“Ataerkil Kapitalizmin Maskesini Düşürüyoruz, Mesafe Koyuyoruz, Bu Sömürü Düzenini Yıkıyoruz!”

Yıllardır başımıza bela olan ataerkil kapitalizm, pandemi döneminde biz kadınların yaşamını daha da güçleştirdi. Kimimiz şiddet gördüğümüz eve kısıldık, kimimiz işsiz kaldık, kimimiz tüm ailenin hizmetçiliğini 7/24 üstlenmek durumunda bırakıldık, kimimiz patronun katmerlenen sömürüsüne mecburen boyun eğdik. Koronanın yükü bizim omuzumuzda ama mutfaktaki tencere ne hükümetin ne de patronların umurunda! Hayat gittikçe pahalılaşırken asgari ücret yerinde sayıyor. Hasta veya karantinada olup işe gidemeyenler, iş güvenceli olan şanslı bir kesimden değilse maaşını alamıyor, yoksulluğa mahkum ediliyor. Sağlık çalışanı kız kardeşlerimiz, “beyaz melekler” bir yandan hükümetin basiretsizliği bir yandan da hastanelerimizdeki imkansızlıklar içinde sürdürüyor kutsal görevini. Gece kulüpleri, hükümetin ve pezevenklerin, kadınların insan haklarını ihlal etmeleri yetmezmiş gibi, seks işçilerinin/kölelerinin sağlığını da tehlikeye atarak, bu dönemde dahi en son kapanan, ilk açılan ve hiç denetlenmeyen yerlerden biri oluyor. Bir yandan muhafazakarlaşma dayatılıp lüzumlu-lüzumsuz camiler yapılırken, artan şiddet vakalarına rağmen sosyal hizmetlere ve sığınma evine bütçe ayrılmıyor. İzolasyon ve yalnızlık yavaş yavaş tüm toplumu sarıp sarmalıyor ve bu da kolektivitenin ve dayanışmanın gücünden korkan sistemin işine geliyor.

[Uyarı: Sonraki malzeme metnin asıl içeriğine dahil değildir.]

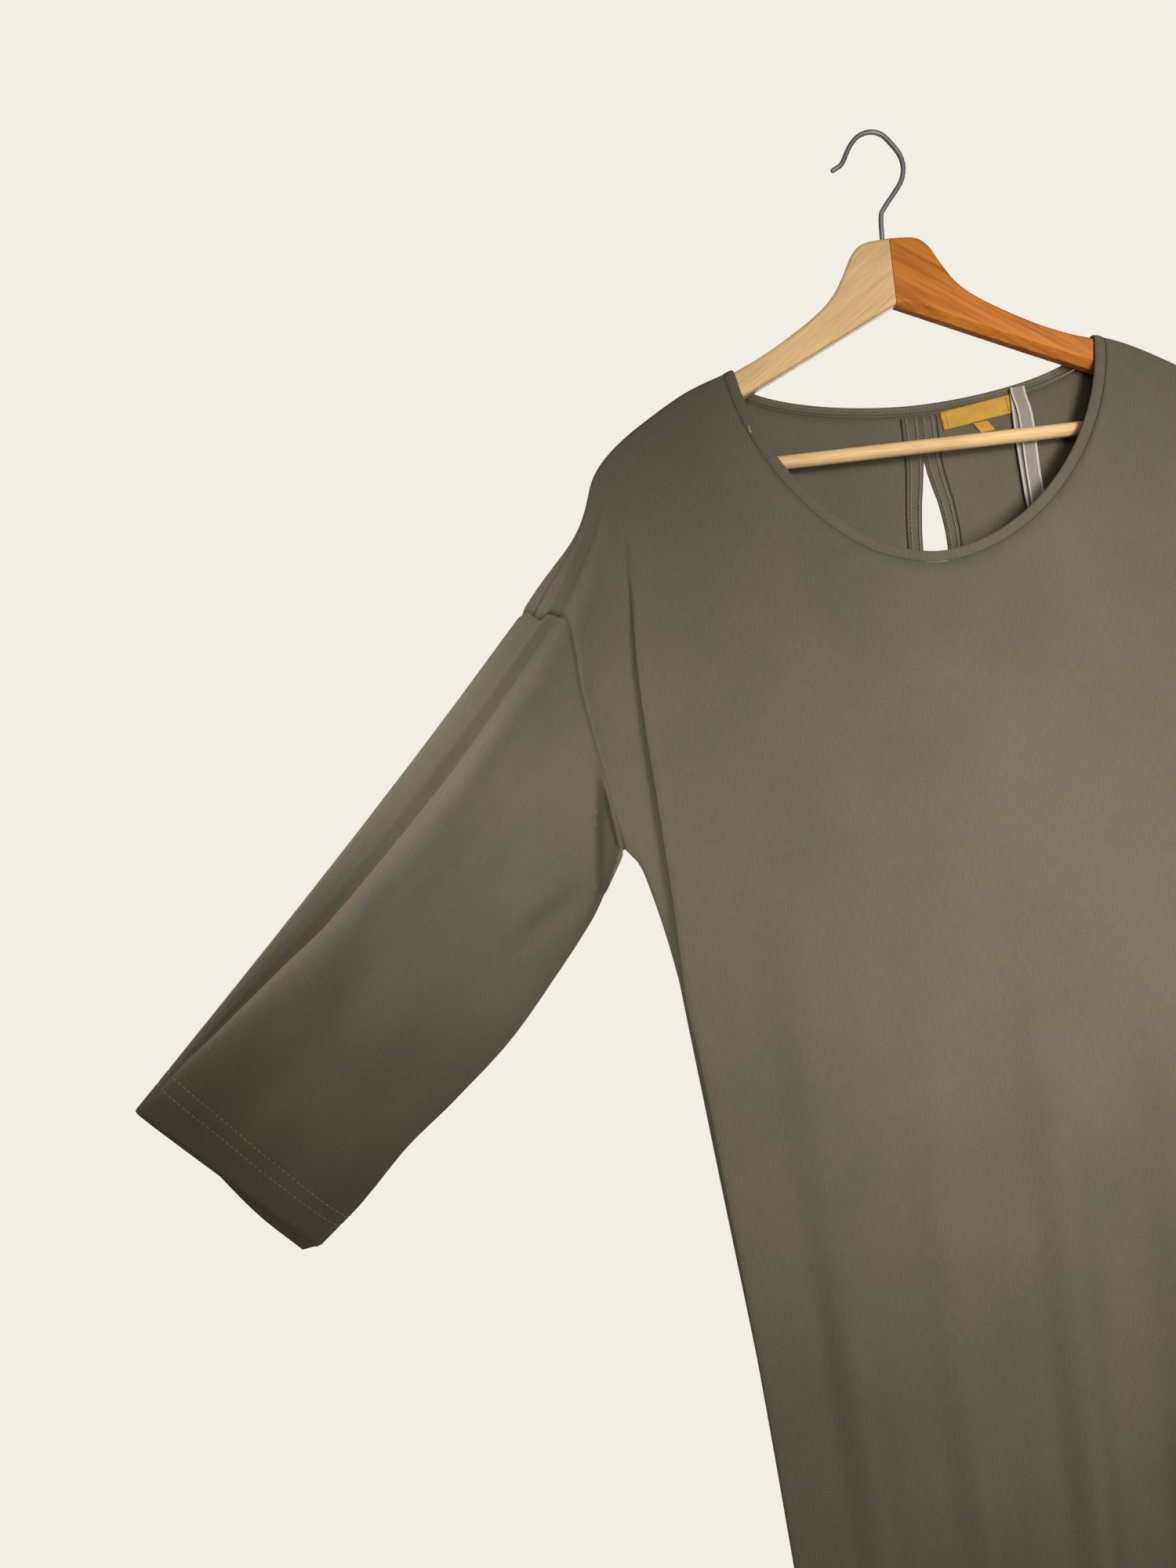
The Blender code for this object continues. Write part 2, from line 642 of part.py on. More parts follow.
def solid_from(name, points, normals, quads, wall, finish_name):
    """Give a sheet its thickness, inwards, and close its edges."""
    count = len(points)
    inner = [point - direction * wall for point, direction in zip(points, normals)]
    faces = [tuple(quad) for quad in quads]
    faces += [tuple(count + index for index in reversed(quad)) for quad in quads]
    for start, end in edge_pairs(quads):
        if points[start].z >= points[end].z:
            faces.append((end, start, count + end))
            faces.append((start, count + start, count + end))
        else:
            faces.append((end, start, count + start))
            faces.append((end, count + start, count + end))
    return make_object(name, points + inner, faces, finish_name)


def neck_stations(front, back):
    """Keys of the neck edge all round: front from left to right, then back from right to left."""
    stations = []
    corner_column = len(MIDDLE_STEPS) - 1
    for sheet, sides in ((front, (LEFT, RIGHT)), (back, (RIGHT, LEFT))):
        corner = NECK[sheet.name]["corner_row"]
        first, second = sides
        stations += [(sheet, first, corner_column, row) for row in range(0, corner)]
        stations += [(sheet, first, column, corner) for column in range(corner_column, 0, -1)]
        stations += [(sheet, 0, 0, corner)]
        stations += [(sheet, second, column, corner) for column in range(1, corner_column + 1)]
        stations += [(sheet, second, corner_column, row) for row in range(corner - 1, 0, -1)]
    return stations


def station_point(sheet, side, column, row, widen):
    """Point of the neck edge at a station, at any distance from the opening."""
    face = sheet.name
    if column == len(MIDDLE_STEPS) - 1:
        out, z, depth = neck_edge(face, side, row, widen)
    else:
        turn = corner_turn(face) * MIDDLE_STEPS[column]
        out, z, depth = neck_point(face, side or RIGHT, turn, widen)
    x = (side or RIGHT) * out
    sign = -1.0 if face == "front" else 1.0
    return Vector((x, sign * (depth + fold_depth(face, x, z)), z))


def make_neckband(front, back, normals):
    """The band that binds the neck, a ring of its own."""
    points = []
    stations = neck_stations(front, back)
    for sheet, side, column, row in stations:
        key = (side, column, row) if (side, column, row) in sheet.places else (LEFT, column, row)
        direction = normals[sheet.name][sheet.places[key]]
        opening = station_point(sheet, side, column, row, 0.0)
        sewn = station_point(sheet, side, column, row, BAND_WIDTH)
        middle = opening.lerp(sewn, 0.5)
        points += [opening, middle + direction * BAND_PROUD, sewn + direction * BAND_PROUD]
        points += [sewn - direction * (BAND_WALL - BAND_PROUD), middle - direction * (BAND_WALL - BAND_PROUD),
                   opening - direction * BAND_WALL]
    count = len(stations)
    faces = []
    ring = 6
    for station in range(count):
        following = (station + 1) % count
        for corner in range(ring):
            after = (corner + 1) % ring
            faces.append((station * ring + corner, station * ring + after,
                          following * ring + after, following * ring + corner))
    return make_object("neckband", points, faces, "jersey")


def make_facing(side, back, normals):
    """Strip on the inside of the back, along one edge of the slit."""
    sheet = Sheet("slit_facing_left" if side == LEFT else "slit_facing_right")
    directions = []
    first = NECK["back"]["corner_row"]
    for row in range(first, SLIT_ROW):
        for column in (0, 1):
            key = grid_key(back, side, column, row)
            index = back.places[key]
            direction = normals["back"][index]
            point = back.points[index] - direction * (WALL + SEAM_GAP)
            if row == first:
                point = point + Vector((0.0, 0.0, -2.0))
            if column == 0:
                point = point + Vector((side * 0.4, 0.0, 0.0))
            sheet.add((column, row), point)
            directions.append(direction)
    for row in range(first, SLIT_ROW - 1):
        keys = [(0, row), (1, row), (1, row + 1), (0, row + 1)]
        sheet.quad(keys, side == RIGHT)
    return solid_from(sheet.name, sheet.points, directions, sheet.quads, FACING_WALL, "jersey")


def depth_inside(sheet, normals, x, z):
    """Depth of a panel's inner face at a place, from the nearest points of its grid."""
    total, weight = 0.0, 0.0
    for point, direction in zip(sheet.points, normals):
        inner = point - direction * WALL
        distance = (inner.x - x) ** 2 + (inner.z - z) ** 2
        share = 1.0 / (distance + 4.0) ** 3
        total += inner.y * share
        weight += share
    return total / weight


def make_plate(name, centre, size, tilt, clear, wall, back, normals, finish_name):
    """Small flat piece of cloth that lies on the inside of the back."""
    sheet = Sheet(name)
    steps = 5
    directions = []
    for row in range(2):
        for column in range(steps):
            along_plate = (column / (steps - 1) - 0.5) * size[0]
            up_plate = (0.5 - row) * size[1]
            x = centre[0] + along_plate * math.cos(tilt) - up_plate * math.sin(tilt)
            z = centre[1] + along_plate * math.sin(tilt) + up_plate * math.cos(tilt)
            y = depth_inside(back, normals["back"], x, z) - clear
            sheet.add((column, row), Vector((x, y, z)))
            directions.append(Vector((0.0, 1.0, 0.0)))
    for column in range(steps - 1):
        sheet.quad([(column, 0), (column + 1, 0), (column + 1, 1), (column, 1)], True)
    return solid_from(name, sheet.points, directions, sheet.quads, wall, finish_name)


def make_ribbon():
    """Satin loop: down in front, folded at its end, and up behind."""
    points, faces = [], []
    count = len(RIBBON_PATH)
    path = [Vector(row) for row in RIBBON_PATH]
    for index, place in enumerate(path):
        before, after = path[max(0, index - 1)], path[min(count - 1, index + 1)]
        run = (after - before).normalized()
        wide = Vector((1.0, 0.0, 0.0))
        thick = run.cross(wide).normalized() * (RIBBON_WALL / 2.0)
        wide = wide * (RIBBON_WIDTH / 2.0)
        points += [place - wide - thick, place + wide - thick, place + wide + thick, place - wide + thick]
    for index in range(count - 1):
        for corner in range(4):
            after = (corner + 1) % 4
            faces.append((index * 4 + corner, index * 4 + after, index * 4 + 4 + after, index * 4 + 4 + corner))
    faces.append((3, 2, 1, 0))
    faces.append(tuple((count - 1) * 4 + corner for corner in range(4)))
    return make_object("loop_ribbon", points, faces, "ribbon")


def make_arm(side):
    """One half of the wooden hanger, with softened edges."""
    outline = ARM_TOP + ARM_BOTTOM
    rings = [(ARM_HALF_DEPTH, ARM_EDGE), (ARM_HALF_DEPTH - ARM_EDGE, 0.0)]
    layers = [(-rings[0][0], rings[0][1]), (-rings[1][0], 0.0), (rings[1][0], 0.0), (rings[0][0], rings[0][1])]
    points = []
    count = len(outline)
    for depth, inset in layers:
        for index, (out, z) in enumerate(outline):
            inward = outline_inward(outline, index)
            if out < 1.0:
                inward = Vector((0.0, inward[1])).normalized()
            points.append(Vector((side * (out + inward[0] * inset), depth, z + inward[1] * inset)))
    faces = []
    for layer in range(3):
        for index in range(count):
            after = (index + 1) % count
            face = (layer * count + index, layer * count + after,
                    (layer + 1) * count + after, (layer + 1) * count + index)
            faces.append(face if side == RIGHT else face[::-1])
    front = tuple(range(count))
    rear = tuple(3 * count + index for index in range(count))
    faces.append(front[::-1] if side == RIGHT else front)
    faces.append(rear if side == RIGHT else rear[::-1])
    name = "hanger_arm_left" if side == LEFT else "hanger_arm_right"
    return make_object(name, points, faces, "wood_light" if side == LEFT else "wood_red")


def outline_inward(outline, index):
    """Direction from a corner of an outline to its inside."""
    count = len(outline)
    here = Vector(outline[index])
    before = (here - Vector(outline[index - 1])).normalized()
    after = (Vector(outline[(index + 1) % count]) - here).normalized()
    run = (before + after).normalized()
    return Vector((run.y, -run.x))


def sweep_rod(name, path, radius, corners, finish_name):
    """Round rod along a path that lies in the plane of the hanger."""
    points, faces = [], []
    count = len(path)
    for index, (x, z) in enumerate(path):
        before, after = path[max(0, index - 1)], path[min(count - 1, index + 1)]
        run = Vector((after[0] - before[0], 0.0, after[1] - before[1])).normalized()
        sideways = run.cross(Vector((0.0, 1.0, 0.0)))
        for corner in range(corners):
            turn = 2.0 * math.pi * corner / corners
            offset = sideways * math.cos(turn) + Vector((0.0, math.sin(turn), 0.0))
            points.append(Vector((x, 0.0, z)) + offset * radius)
    for index in range(count - 1):
        for corner in range(corners):
            after = (corner + 1) % corners
            faces.append((index * corners + corner, (index + 1) * corners + corner,
                          (index + 1) * corners + after, index * corners + after))
    faces.append(tuple(range(corners)))
    faces.append(tuple((count - 1) * corners + corner for corner in reversed(range(corners))))
    return make_object(name, points, faces, finish_name)


def turn_outwards(thing):
    """Turn a mesh inside out if its volume comes out negative."""
    mesh = thing.data
    volume = 0.0
    for face in mesh.polygons:
        corners = [mesh.vertices[index].co for index in face.vertices]
        for index in range(1, len(corners) - 1):
            volume += corners[0].dot(corners[index].cross(corners[index + 1]))
    if volume < 0.0:
        mesh.flip_normals()


def main():
    clear_scene()
    front = make_panel("front")
    back = make_panel("back")
    sleeves = {side: make_sleeve(side, front, back) for side in (LEFT, RIGHT)}
    sheets = [front, back] + list(sleeves.values())
    normals = {sheet.name: sheet.normals() for sheet in sheets}
    sew(seam_pairs(front, back, sleeves), normals)
    for sheet in sheets:
        solid_from(sheet.name, sheet.points, normals[sheet.name], sheet.quads, WALL, "jersey")
    make_neckband(front, back, normals)
    for side in (LEFT, RIGHT):
        make_facing(side, back, normals)
        make_arm(side)
    make_plate("neck_label", LABEL_CENTRE, LABEL_SIZE, LABEL_TILT, 0.6, LABEL_WALL, back, normals, "label")
    make_plate("size_tab", TAB_CENTRE, TAB_SIZE, TAB_TILT, 0.5, LABEL_WALL, back, normals, "label")
    make_ribbon()
    sweep_rod("crossbar", [(-BAR_HALF, BAR_Z), (BAR_HALF, BAR_Z)], BAR_RADIUS, 16, "wood_light")
    sweep_rod("hook", HOOK_PATH, WIRE_RADIUS, 10, "steel")
    for thing in bpy.data.objects:
        turn_outwards(thing)


main()
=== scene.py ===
"""Looks of the jersey dress on its two-tone wooden hanger.

Sizes are in millimetres here and become metres when a mesh is made. The front faces -Y, Z is up,
and the origin is where a rail would touch the inside of the hook. "out" is a distance to the side,
away from the middle of the hanger. The cloth follows the same lines as its solids, on a finer grid.
"""
import math

import bpy
from mathutils import Matrix, Vector


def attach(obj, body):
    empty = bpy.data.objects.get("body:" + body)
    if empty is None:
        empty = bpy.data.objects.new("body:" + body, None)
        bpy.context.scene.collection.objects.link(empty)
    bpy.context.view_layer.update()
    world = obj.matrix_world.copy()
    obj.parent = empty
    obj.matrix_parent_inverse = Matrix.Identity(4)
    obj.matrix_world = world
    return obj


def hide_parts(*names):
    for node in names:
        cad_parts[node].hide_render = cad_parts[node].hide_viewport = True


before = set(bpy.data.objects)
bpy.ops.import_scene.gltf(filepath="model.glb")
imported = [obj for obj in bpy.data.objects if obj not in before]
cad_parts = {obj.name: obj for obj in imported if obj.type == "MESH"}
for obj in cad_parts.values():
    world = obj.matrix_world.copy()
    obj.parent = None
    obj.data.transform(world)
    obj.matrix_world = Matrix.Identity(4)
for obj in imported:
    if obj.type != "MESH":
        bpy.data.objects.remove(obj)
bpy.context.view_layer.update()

MM = 0.001
SHARP_ANGLE = math.radians(38.0)

# Cloth
WALL = 1.2
SEAM_GAP = 0.3
BAND_WIDTH = 7.0
NECK_CUT = BAND_WIDTH + SEAM_GAP  # from the opening to the panel's edge
FACING_WALL = 1.0
FACING_GAP = 0.15
FACING_EDGE = 0.35  # how much further the edges of a facing stand off
FACING_DROP = 1.6  # from the neck edge to the top of a facing

# Heights, measured down from the inside of the hook
UNDERARM_Z = -468.0
HEM_Z = -1097.0
NECK_TOP_Z = -150.0

# Rows of the grid that both panels share
WRAP_ROW = 3
UNDERARM_ROW = 13
HEM_ROW = 23
ROW_GROWTH = 1.25  # how the rows below the underarm grow apart
SETTLE_ROWS = 4.0  # over which a line leaves the neck or the shoulder
FADE_ROWS = 6.0  # over which the form of the top edge fades

# Sides: the sign gives the direction along X
LEFT = -1
RIGHT = 1
SIDES = (LEFT, RIGHT)
OUTWARD = {"front": -1.0, "back": 1.0}  # along Y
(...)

Kısacası maske-mesafe-hijyen diye bas bas bağıran pandemi dönemi aslında patriyarkal kapitalizmin maskesini düşürüyor. Kadınların, kendilerini iki kez ezen bu sisteme, daha bir mesafelenmesini sağlıyor. Ve eşitsiz cinsiyet rollerinin hijyen sağlama görevini verdiği biz kadınlar, maskesini düşürüp mesafe koyduğumuz ataerkil kapitalizmi yıkıyoruz!

8 Mart’ta sokağa çıkıyoruz!

17.30’da Pronto çemberinde buluşup “artık yeter!” diye haykırıyoruz.

Çünkü koronanın aşısı var ama ataerkinin ve emek sömürüsünün mücadele dışında bir ilacı yok!